What is needed is the run of lines from the one containing "Model this object" through the one containing "EDGE = 0.0007", echoed exactly, with both ends kept and nothing added.
— BEGIN —
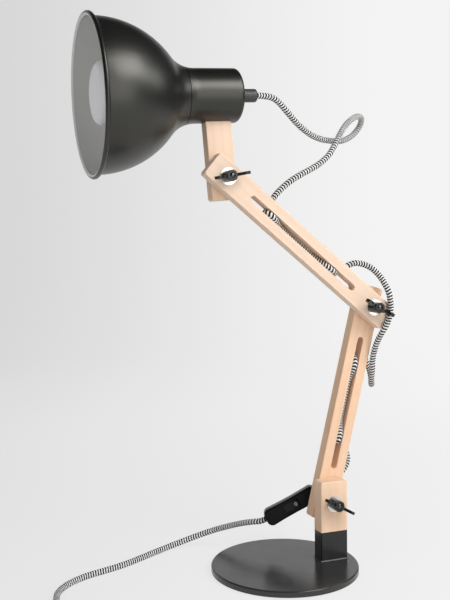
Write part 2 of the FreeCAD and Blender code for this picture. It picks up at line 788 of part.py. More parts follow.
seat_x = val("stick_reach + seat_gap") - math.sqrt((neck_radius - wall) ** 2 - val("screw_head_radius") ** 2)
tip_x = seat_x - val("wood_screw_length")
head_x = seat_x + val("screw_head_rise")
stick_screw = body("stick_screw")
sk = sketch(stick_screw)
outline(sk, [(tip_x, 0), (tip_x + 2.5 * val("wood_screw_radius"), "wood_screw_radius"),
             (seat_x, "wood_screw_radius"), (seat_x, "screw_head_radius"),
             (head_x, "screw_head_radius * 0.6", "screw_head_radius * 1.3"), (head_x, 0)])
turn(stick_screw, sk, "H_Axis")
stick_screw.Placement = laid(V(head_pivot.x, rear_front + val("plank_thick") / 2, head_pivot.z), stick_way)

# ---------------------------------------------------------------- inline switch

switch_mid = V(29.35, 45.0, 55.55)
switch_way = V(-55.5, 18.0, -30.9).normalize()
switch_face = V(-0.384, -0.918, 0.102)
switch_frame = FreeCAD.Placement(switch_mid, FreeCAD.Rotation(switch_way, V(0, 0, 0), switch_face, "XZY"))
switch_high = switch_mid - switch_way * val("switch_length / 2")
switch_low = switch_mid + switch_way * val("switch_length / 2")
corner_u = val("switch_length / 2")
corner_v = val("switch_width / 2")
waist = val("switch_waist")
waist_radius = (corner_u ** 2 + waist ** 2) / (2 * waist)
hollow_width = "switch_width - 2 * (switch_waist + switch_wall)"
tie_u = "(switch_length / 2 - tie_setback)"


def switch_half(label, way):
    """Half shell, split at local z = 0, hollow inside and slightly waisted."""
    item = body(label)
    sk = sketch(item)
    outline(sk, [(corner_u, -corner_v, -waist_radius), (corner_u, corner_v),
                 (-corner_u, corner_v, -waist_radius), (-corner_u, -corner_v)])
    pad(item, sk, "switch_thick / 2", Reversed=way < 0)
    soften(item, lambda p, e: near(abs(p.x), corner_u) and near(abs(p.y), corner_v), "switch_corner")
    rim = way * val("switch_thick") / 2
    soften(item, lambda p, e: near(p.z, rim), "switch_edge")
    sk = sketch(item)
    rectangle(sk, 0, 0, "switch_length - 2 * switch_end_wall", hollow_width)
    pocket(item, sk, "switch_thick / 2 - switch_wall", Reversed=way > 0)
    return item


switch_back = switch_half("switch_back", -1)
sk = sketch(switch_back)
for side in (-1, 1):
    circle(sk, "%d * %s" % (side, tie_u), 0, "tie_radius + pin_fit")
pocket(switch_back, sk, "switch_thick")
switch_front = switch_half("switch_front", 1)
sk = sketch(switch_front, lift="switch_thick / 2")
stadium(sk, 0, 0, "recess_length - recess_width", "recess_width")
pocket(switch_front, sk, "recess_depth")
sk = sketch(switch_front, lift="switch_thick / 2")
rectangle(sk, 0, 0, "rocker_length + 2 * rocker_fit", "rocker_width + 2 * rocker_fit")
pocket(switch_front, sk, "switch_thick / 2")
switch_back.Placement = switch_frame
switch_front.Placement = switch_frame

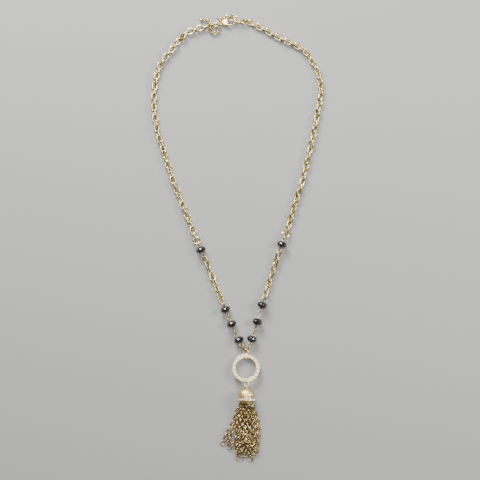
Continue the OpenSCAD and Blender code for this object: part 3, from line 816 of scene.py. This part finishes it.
— END —
— BEGIN —
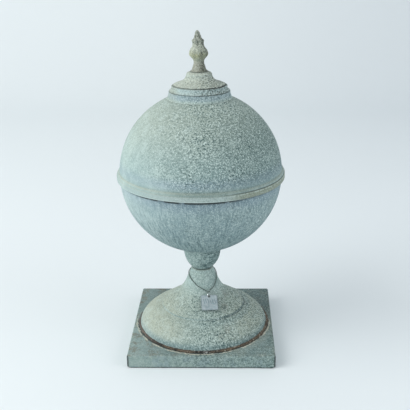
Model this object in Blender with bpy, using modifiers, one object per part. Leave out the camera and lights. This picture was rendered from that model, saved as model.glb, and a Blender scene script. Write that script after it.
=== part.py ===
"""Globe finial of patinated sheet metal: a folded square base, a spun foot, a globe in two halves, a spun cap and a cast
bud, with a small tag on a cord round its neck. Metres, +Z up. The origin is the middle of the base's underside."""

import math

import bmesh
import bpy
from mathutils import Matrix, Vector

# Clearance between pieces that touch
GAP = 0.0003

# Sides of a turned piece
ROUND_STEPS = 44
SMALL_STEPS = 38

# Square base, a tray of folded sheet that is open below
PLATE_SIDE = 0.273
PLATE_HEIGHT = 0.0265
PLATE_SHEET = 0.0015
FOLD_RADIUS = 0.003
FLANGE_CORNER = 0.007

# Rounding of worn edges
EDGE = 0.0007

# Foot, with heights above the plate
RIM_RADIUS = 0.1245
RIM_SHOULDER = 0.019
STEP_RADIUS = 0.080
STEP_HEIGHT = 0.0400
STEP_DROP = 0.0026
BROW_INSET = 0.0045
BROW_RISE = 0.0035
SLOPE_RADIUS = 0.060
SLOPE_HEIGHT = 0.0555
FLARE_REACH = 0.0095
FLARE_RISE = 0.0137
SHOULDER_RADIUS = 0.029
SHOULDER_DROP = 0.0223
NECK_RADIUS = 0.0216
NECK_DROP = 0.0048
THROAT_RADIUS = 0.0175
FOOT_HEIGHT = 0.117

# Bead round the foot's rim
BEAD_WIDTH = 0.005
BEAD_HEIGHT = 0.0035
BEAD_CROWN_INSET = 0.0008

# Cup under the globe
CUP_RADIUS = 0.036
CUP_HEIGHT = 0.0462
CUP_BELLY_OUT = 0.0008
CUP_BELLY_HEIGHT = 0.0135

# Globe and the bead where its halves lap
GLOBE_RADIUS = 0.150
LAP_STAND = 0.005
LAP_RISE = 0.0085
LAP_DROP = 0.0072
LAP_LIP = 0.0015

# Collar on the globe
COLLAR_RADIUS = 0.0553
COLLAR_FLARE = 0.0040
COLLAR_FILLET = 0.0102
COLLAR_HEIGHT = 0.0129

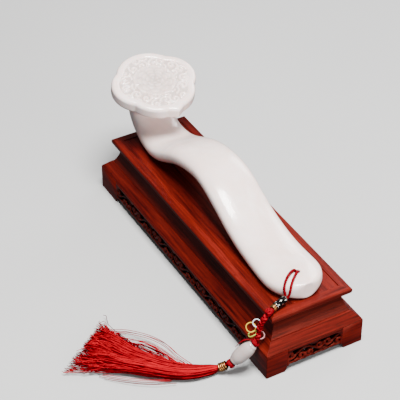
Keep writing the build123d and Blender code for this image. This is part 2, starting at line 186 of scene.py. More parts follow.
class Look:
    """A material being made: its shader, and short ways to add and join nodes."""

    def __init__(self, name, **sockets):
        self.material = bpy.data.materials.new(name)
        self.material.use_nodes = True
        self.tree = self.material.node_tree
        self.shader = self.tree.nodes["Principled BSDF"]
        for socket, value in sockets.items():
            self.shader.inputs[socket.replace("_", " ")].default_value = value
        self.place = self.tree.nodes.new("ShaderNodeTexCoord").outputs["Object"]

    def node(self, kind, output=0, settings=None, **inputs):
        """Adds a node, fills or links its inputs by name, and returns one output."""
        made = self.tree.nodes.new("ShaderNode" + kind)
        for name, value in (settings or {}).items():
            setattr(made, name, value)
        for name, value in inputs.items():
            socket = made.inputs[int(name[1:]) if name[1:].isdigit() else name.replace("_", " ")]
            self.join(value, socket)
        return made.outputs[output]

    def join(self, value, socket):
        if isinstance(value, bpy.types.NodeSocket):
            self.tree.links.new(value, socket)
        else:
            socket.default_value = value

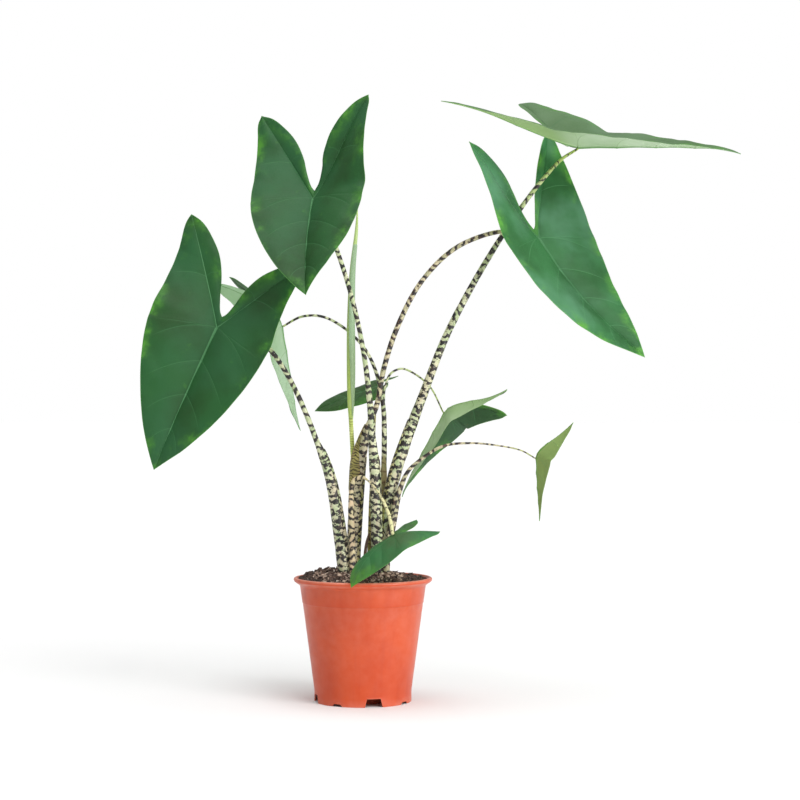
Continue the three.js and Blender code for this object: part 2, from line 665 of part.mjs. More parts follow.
— END —
The solution:
Model this object in Blender with bpy, using modifiers, one object per part. Leave out the camera and lights. This picture was rendered from that model, saved as model.glb, and a Blender scene script. Write that script after it.
=== part.py ===
"""Globe finial of patinated sheet metal: a folded square base, a spun foot, a globe in two halves, a spun cap and a cast
bud, with a small tag on a cord round its neck. Metres, +Z up. The origin is the middle of the base's underside."""

import math

import bmesh
import bpy
from mathutils import Matrix, Vector

# Clearance between pieces that touch
GAP = 0.0003

# Sides of a turned piece
ROUND_STEPS = 44
SMALL_STEPS = 38

# Square base, a tray of folded sheet that is open below
PLATE_SIDE = 0.273
PLATE_HEIGHT = 0.0265
PLATE_SHEET = 0.0015
FOLD_RADIUS = 0.003
FLANGE_CORNER = 0.007

# Rounding of worn edges
EDGE = 0.0007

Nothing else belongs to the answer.